The appeal also argues that Sisolak has been inconsistent in his enforcement of the restrictions, noting that the governor openly supported recent large-scale protests.

“When hundreds of protestors gathered in packed throngs in blatant violation of the directive’s ban on gatherings over 50 (§ 10), the Governor and Attorney General tweeted their support,” the suit adds.

“They took no action to impose the directive or enforce social-distancing rules.
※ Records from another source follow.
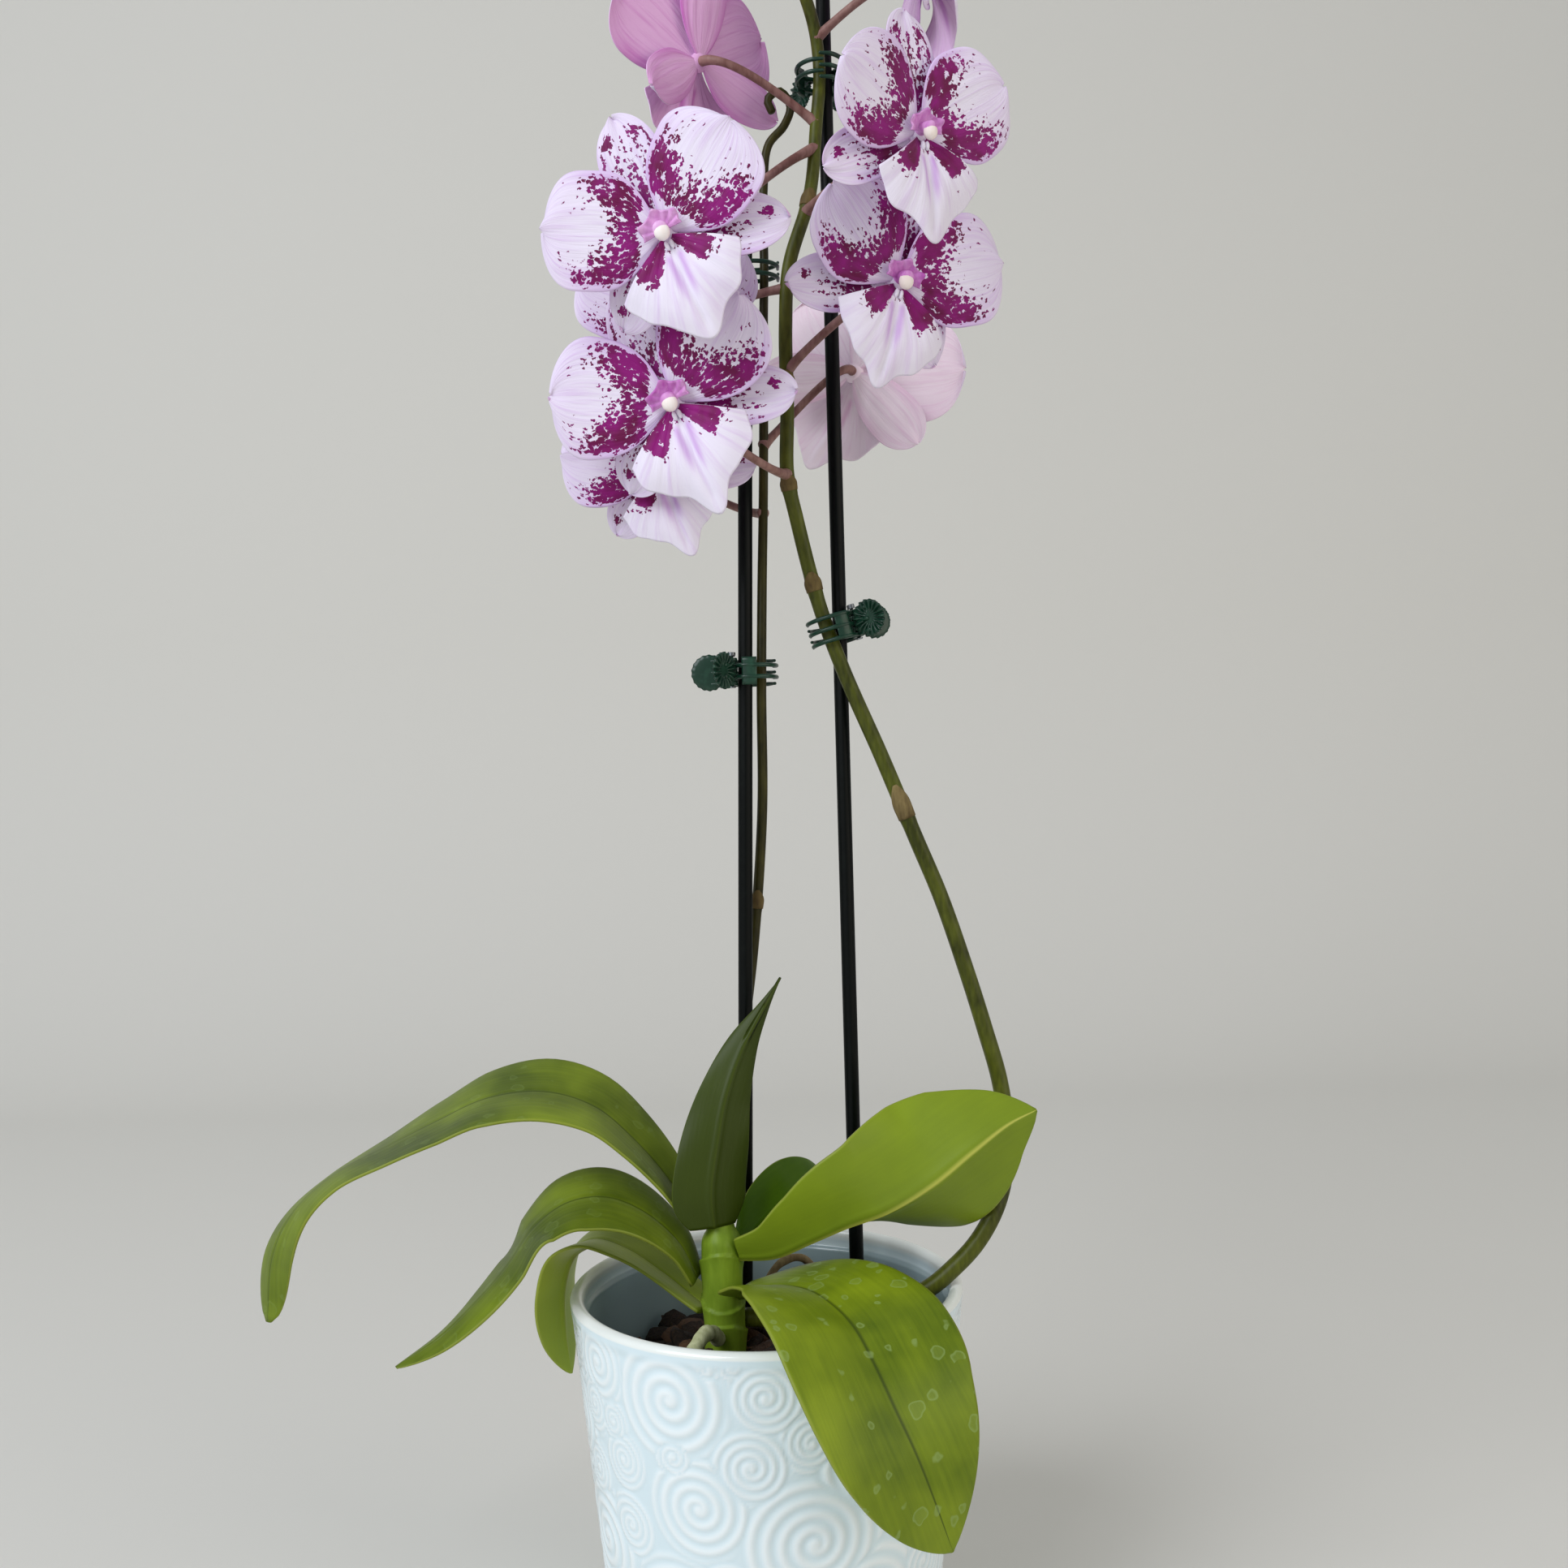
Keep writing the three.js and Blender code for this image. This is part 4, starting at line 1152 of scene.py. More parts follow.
def leaves() -> list[Leaf]:
    """The seven leaves, with the model's ribs, ways across and widths, and a skin for each one: the upright
    leaf's painted very dark as shade, and the lit one's painted lighter as light coming through it.

    Returns:
        The leaves from left to right, the front one last.
    """
    plain = LeafSkin("leaf_skin", rings=0.14)
    # Painted shade: every tone of the upright leaf is painted very dark as shade
    dark = LeafSkin("leaf_skin_painted_shade", "1f2c03", "38460a", "333f0a", keel="414e10", margin="55641e")
    shaded = LeafSkin("leaf_skin_shaded", "456606", "5c800e", "567a10")
    sunny = LeafSkin("leaf_skin_sunny", "566b10", "80951e", "6f8320", keel="c4c55a", rings=0.1)
    lit = LeafSkin("leaf_skin_lit", "7a8c1c", "a3b23a", "a0ae38", keel="b3b553")
    ringed = LeafSkin("leaf_skin_ringed", "4c620a", "8b9e1c", "75882c", rings=0.5)
    return [
        Leaf(
            "leaf_upper_left",
            [[-25, -4, 152], [-35, -3, 168.5], [-47.5, -3, 183.4], [-60, -4, 194.5], [-77, -6, 200.5],
             [-96.7, -8, 199], [-113.6, -10, 192], [-130.2, -13, 184.4], [-149.2, -17, 175.5],
             [-162, -20, 164], [-168.5, -22, 151], [-171, -23, 128]],
            [[0.3, 0.9, 0.2], [0.1, 0.94, 0.3], [0, 0.95, 0.25], [-0.3, 0.9, -0.1], [-0.85, 0.5, 0.1]],
            21, 0.4, 0.3, (15, -12), 0.5, skin=plain,
        ),
        Leaf(
            "leaf_lower_left",
            [[-25, -9, 134], [-31, -9.5, 147], [-42.9, -12, 159], [-55.3, -15, 165], [-67.5, -19, 164.5],
             [-78, -24, 158], [-86.3, -30, 147], [-96, -35, 137], [-107.7, -39, 127], [-123, -41, 118]],
            [[0.2, 0.9, 0.2], [0.1, 0.93, 0.3], [0, 0.93, 0.33], [-0.2, 0.95, 0.12], [-0.25, 0.92, 0.12]],
            17, 0.4, 0.35, (8, -12), skin=plain,
        ),
        Leaf(
            "leaf_over_rim",
            [[-21.6, -2.9, 121], [-37, 7.5, 130], [-52, 14, 138], [-63, 17, 140.5], [-72, 19, 136],
             [-76.5, 19, 124], [-76.5, 18, 108], [-73.5, 17, 92]],
            [[0.4, 0.9, 0.1], [0.3, 0.95, 0], [0.37, 0.93, 0]],
            16, 0.72, 0.4, (15, 5), skin=lit,
        ),
        Leaf(
            "leaf_upright",
            [[-17.8, -13, 153.3], [-18.5, -13.3, 166], [-16, -11, 182], [-12.5, -8, 198], [-6, -4, 215],
             [1.5, -1, 228], [8, 2, 238.5]],
            [[-0.93, -0.3, 0], [-0.9, -0.2, 0], [-0.6, -0.1, 0.6]],
            13.5, 0.12, 0.6, (8, 30), 1.2, skin=dark,
        ),
        Leaf(
            "leaf_back_right",
            [[-9, 0, 142], [1, 5.5, 151], [10, 12, 156.5], [18, 20, 158.5], [26, 28, 154]],
            [[0.5, -0.5, -0.3], [0.4, -0.4, -0.8], [0.5, -0.5, -0.6]],
            14, 0.5, 0.24, (20, 8), skin=shaded,
        ),
        Leaf(
            "leaf_big_right",
            [[-9, -11.6, 143], [3.5, -15.5, 144.5], [16, -18, 150], [29, -21, 156], [42, -24, 161],
             [58, -25, 170], [72, -23, 180], [85, -19, 188], [96, -15, 192]],
            [[-0.3, -0.8, 0.5], [-0.38, -0.73, 0.63], [-0.4, -0.1, 0.9], [-0.35, 0.25, 0.9]],
            30, 0.62, 0.255, (30, 26), skin=sunny,
        ),
        Leaf(
            "leaf_front",
            [[-10, -13.5, 130], [2, -23.5, 135], [13, -36, 138], [21, -51, 138.5], [28.5, -65, 135],
             [34, -75, 127], [39.5, -81, 116], [45, -83, 104], [50.5, -82, 89], [56.5, -77, 70]],
            [[-0.75, -0.6, 0], [-0.8, -0.55, 0], [-0.7, -0.45, -0.25]],
            32.5, 0.52, 0.3, (15, 3), skin=ringed,
        ),
    ]  # fmt: skip


# Blooms

# Millimetres between the flecks of two seeds that differ by 1, along the third part of the vein mark
SEED_STEP = 7.7


class Tepal(Enum):
    """The parts of a bloom that are drawn as a blade."""

    PETAL = "petal"
    UPPER = "upper sepal"
    LATERAL = "lateral sepal"


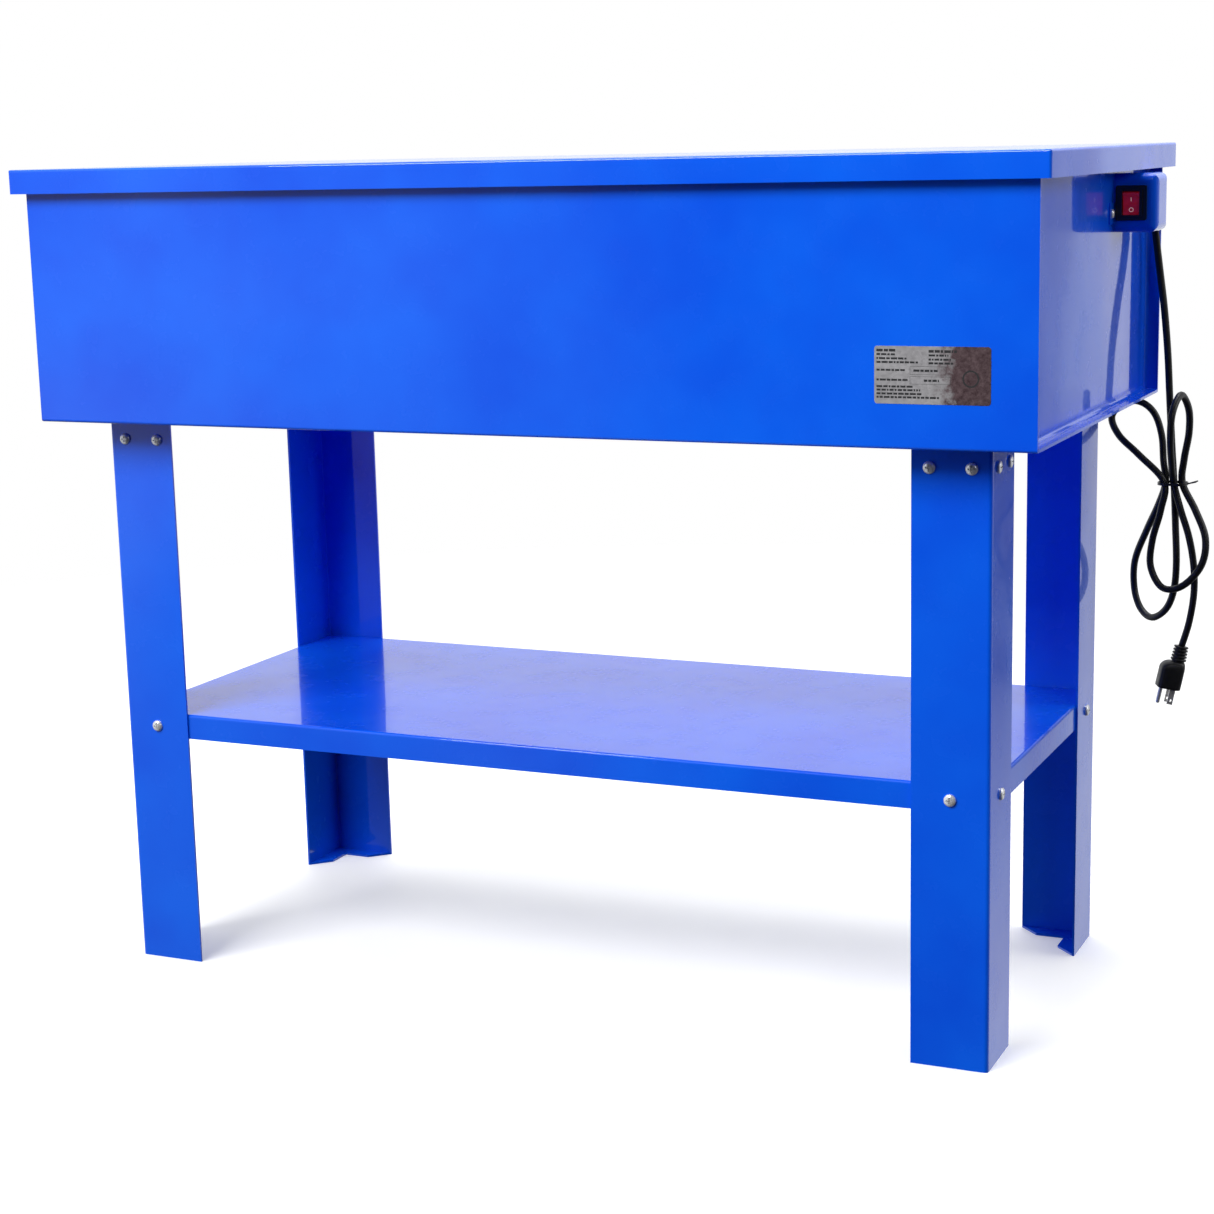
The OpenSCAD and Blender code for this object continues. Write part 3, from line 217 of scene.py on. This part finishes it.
class Shader(Tree):
    """A material with one Principled shader, whose patterns lie on the piece's Object coordinates."""

    def __init__(self, name, **sockets):
        self.material = bpy.data.materials.get(name) or bpy.data.materials.new(name)
        self.material.use_nodes = True
        super().__init__(self.material.node_tree)
        self.shader = self.new("BsdfPrincipled")
        self.link(self.shader.outputs[0], self.new("OutputMaterial").inputs[0])
        for socket, value in sockets.items():
            self.shader.inputs[socket.replace("_", " ")].default_value = value
        self.place = self.new("TexCoord").outputs["Object"]

    def mapped(self, location=(0, 0, 0), scale=(1, 1, 1)):
        node = self.new("Mapping")
        node.inputs["Location"].default_value = location
        node.inputs["Scale"].default_value = scale
        self.link(self.place, node.inputs["Vector"])
        return node.outputs[0]

    def noise(self, size, detail=2.0, roughness=0.5, vector=None):
        """Noise whose blotches are about size metres across."""
        node = self.new("TexNoise")
        node.inputs["Scale"].default_value = 1.0 / size
        node.inputs["Detail"].default_value = detail
        node.inputs["Roughness"].default_value = roughness
        self.link(vector or self.place, node.inputs["Vector"])
        return node.outputs[0]

    def length(self, vector):
        node = self.new("VectorMath")
        node.operation = "LENGTH"
        self.link(vector, node.inputs[0])
        return node.outputs["Value"]

    def mix(self, factor, a, b):
        node = self.new("Mix")
        node.data_type = "RGBA"
        self.link(factor, node.inputs["Factor"])
        for socket, colour in (("A", a), ("B", b)):
            target = [s for s in node.inputs if s.name == socket and s.type == "RGBA"][0]
            if isinstance(colour, bpy.types.NodeSocket):
                self.link(colour, target)
            else:
                target.default_value = (*colour, 1.0)
        return [s for s in node.outputs if s.type == "RGBA"][0]

    def bump(self, height, distance, below=None):
        """Ripples distance metres high, on top of the ripples below."""
        node = self.new("Bump")
        node.inputs["Distance"].default_value = distance
        node.inputs["Strength"].default_value = 1.0
        self.link(height, node.inputs["Height"])
        if below is not None:
            self.link(below, node.inputs["Normal"])
        return node.outputs[0]

    def set(self, socket, value):
        self.link(value, self.shader.inputs[socket])


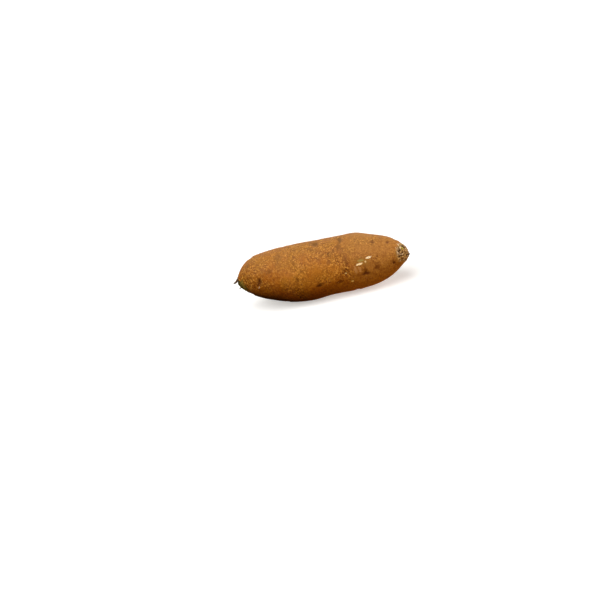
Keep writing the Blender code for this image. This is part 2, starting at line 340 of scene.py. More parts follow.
@dataclass(frozen=True)
class Relief:
    """Everything that stands out of the smooth body or is sunk into it, and how it is painted."""

    form: RootForm
    swellings: tuple[Pair, ...] = ((34.0, 1.2), (15.0, 0.5))
    swelling_start: Point = (4.3, 1.7, 9.2)
    eye_seed: int = 11
    eye_rows: tuple[float, ...] = (112.0, 158.0, 205.0, 250.0, 297.0)
    eye_row_ends: Pair = (-66.0, 70.0)
    eye_spacing: float = 33.0
    eye_drift: Pair = (8.0, 9.0)
    eye_widths: Pair = (4.4, 7.0)
    eye_depths: Pair = (0.8, 1.3)
    eye_narrowness: float = 0.62
    brow_height: float = 0.22
    brow_width: float = 1.3
    brow_distance: float = 1.9
    edge_waves: tuple[tuple[float, int, float], ...] = ((0.07, 3, 0.0), (0.05, 5, 1.0))
    edge_softness: float = 0.35
    steepest_edge: float = 60.0
    rim_width: float = 1.1
    ridge_start: float = 3.0
    stub_share: float = 0.25
    streak_reach: float = 1.3
    streak_length: float = 3.4
    fine_streak_count: float = 2.3
    fine_streak_share: float = 0.6
    pit_depths: Pair = (0.02, 0.32)
    raggedness: tuple[Pair, ...] = ((3.4, 0.8), (1.5, 0.35))
    ragged_seed: int = 7

    def every_eye(self) -> list[Eye]:
        """Gives the eyes of the best side, then rows of eyes around the rest of the root."""
        draw = random.Random(self.eye_seed)
        eyes = list(EYES_ON_BEST_SIDE)
        for row, around in enumerate(self.eye_rows):
            along = self.eye_row_ends[0] + self.eye_spacing / 2 * (row % 2)
            while along < self.eye_row_ends[1]:
                place = [
                    middle + draw.uniform(-drift, drift)
                    for middle, drift in zip((along, around), self.eye_drift)
                ]
                eyes.append(Eye(*place, draw.uniform(*self.eye_widths), draw.uniform(*self.eye_depths)))
                along += self.eye_spacing
        return eyes

    def swelling(self, points: Array) -> Array:
        """Gives the height of uneven growth: broad lumps with smaller ones on them."""
        relief = np.zeros(len(points))
        for size, height in self.swellings:
            for i, point in enumerate(points):
                relief[i] += height * noise.noise(Vector(point) / size + Vector(self.swelling_start))
        return relief

    def eye_shape(self, points: Array, eye: Eye) -> tuple[Array, Array]:
        """Gives an eye's dent, from 0 to 1, and the faint brow on its crown side."""
        across, lengthways, out = self.form.offsets_from(points, eye.along, eye.around)
        across = across / (eye.width / 2)
        lengthways = lengthways / (eye.width / 2 * self.eye_narrowness)
        far = (out / eye.width) ** 2
        dent = np.exp(-(across**2 + lengthways**2 + far))
        ahead = (lengthways - self.brow_distance) ** 2
        return dent, np.exp(-((across / self.brow_width) ** 2 + ahead + far))

    def crease_shape(self, directions: Array, crease: Crease) -> Array:
        """Gives a crease's groove, from 0 to 1, fading out at both ends."""
        around = np.degrees(np.arctan2(directions[:, 2], -directions[:, 1]))
        turn = (around - crease.around + 180) % 360 - 180
        off_line = self.form.half_length * directions[:, 0] - crease.along - crease.slant * turn
        fade = np.exp(-((turn / crease.half_angle) ** 4))
        return fade * np.exp(-((off_line / (crease.width / 2)) ** 2))

    def scar_shape(self, points: Array, scar: Scar) -> tuple[Array, Array, Array]:
        """Works out a scar.

        Args:
            points: The smooth body's points.
            scar: The scar.

        Returns:
            The relief of its bowl, rim, ridges and streaks, how far inside it each point is,
            from 0 to 1, and the pits between the streaks, from 0 to 1.
        """
        across, lengthways, out = self.form.offsets_from(points, scar.along, scar.around)
        spread = np.sqrt(across**2 + lengthways**2 + out**2)
        turn = np.arctan2(lengthways, across)
        edge = scar.radius * np.ones(len(points))
        for share, waves, start in self.edge_waves:
            edge += scar.radius * share * np.sin(waves * turn + start)
        past = (spread - edge) / self.edge_softness
        inside = 1 / (1 + np.exp(np.clip(past, -self.steepest_edge, self.steepest_edge)))
        rim = np.exp(-(((spread - edge) / self.rim_width) ** 2))
        fade_in = np.minimum(spread / self.ridge_start, 1)
        ridges = np.sin(scar.ridge_count * turn + spread) * fade_in
        stub = np.exp(-((spread / (scar.radius * self.stub_share)) ** 2))
        streaks = np.zeros(len(points))
        for i in np.flatnonzero(spread < self.streak_reach * scar.radius):
            twist = turn[i] + scar.swirl * spread[i]
            place = Vector((math.cos(twist), math.sin(twist), 0.0)) * scar.streak_count
            place.z = spread[i] / self.streak_length + scar.along
            fine = noise.noise(place * self.fine_streak_count)
            streaks[i] = noise.noise(place) + self.fine_streak_share * fine
        relief = inside * (scar.ridge * ridges - scar.bowl + scar.streak * streaks)
        relief += scar.rim * rim + scar.stub * stub
        return relief, inside, inside * ease(-streaks, *self.pit_depths)

    def ragged(self, points: Array) -> Array:
        """Shifts points a little and unevenly, so that marks placed by them get ragged edges."""
        noise.seed_set(self.ragged_seed)
        shifted = points.copy()
        for size, reach in self.raggedness:
            for i, point in enumerate(points):
                shifted[i] += reach * np.array(noise.noise_vector(Vector(point) / size))
        return shifted

    def skin(self, directions: Array) -> tuple[Array, dict[Layer, Array]]:
        """Works out the finished skin.

        Args:
            directions: Unit directions, one a row.

        Returns:
            The skin's points, and the value of every painted layer at each of them.
        """
        points, _, _, out = self.form.frame_at(directions)
        relief = self.swelling(points)
        marked = self.ragged(points)
        layers = {layer: np.zeros(len(points)) for layer in Layer}
        for eye in self.every_eye():
            dent, brow = self.eye_shape(marked, eye)
            relief += eye.depth * (self.brow_height * brow - dent)
            layers[Layer.EYE] = np.maximum(layers[Layer.EYE], eye.darkness * dent)
        for crease in CREASES:
            groove = self.crease_shape(directions, crease)
            relief -= crease.depth * groove
            layers[Layer.CREASE] = np.maximum(layers[Layer.CREASE], groove)
        for scar, layer in ((CROWN_SCAR, Layer.CROWN), (TAIL_SCAR, Layer.TAIL)):
            raised, inside, pits = self.scar_shape(points, scar)
            relief += raised
            layers[layer] = inside
            layers[Layer.PIT] = np.maximum(layers[Layer.PIT], pits)
        return points + relief[:, None] * out, layers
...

Calvary Chapel supports protestors’ right to free speech; it just wants to live by the same rules.”

Calvary Chapel is being represented by the Alliance Defending Freedom, a conservative law firm that frequently handles religious liberty litigation.

ADF Senior Counsel Ryan Tucker said in a statement released Monday that he believed the Nevada government should not show favoritism to secular entities over churches.

“The government can certainly prioritize public health and safety, but it shouldn’t be able to play favorites by moving businesses and non-religious activities to the front of the line for reopening and push churches to the back,” Tucker said.

Earlier this month, District Court Judge Richard Boulware II ruled against the church, arguing, in part, that the church failed to prove that it was being discriminated against.

Boulware noted that the 50-person cap has not been strictly enforced by Lyon County officials and entities like casinos have put in new restrictive measures of their own to curb the spread of the virus.

“It is difficult to establish a pattern of selective enforcement directed toward places of worship when new, more restrictive measures have been imposed against secular activities and no similar restrictions were imposed on religious activities,” he wrote.

“Plaintiff’s requested relief would require the court to engage in potentially daily or weekly decisions about public health measures that have traditionally been left to state officials and state agencies with expertise in this area.”

According to The Associated Press, 96% of the approximately 14,000 cases in Nevada are concentrated around Las Vegas and Reno, with Lyon County having only 24 active cases.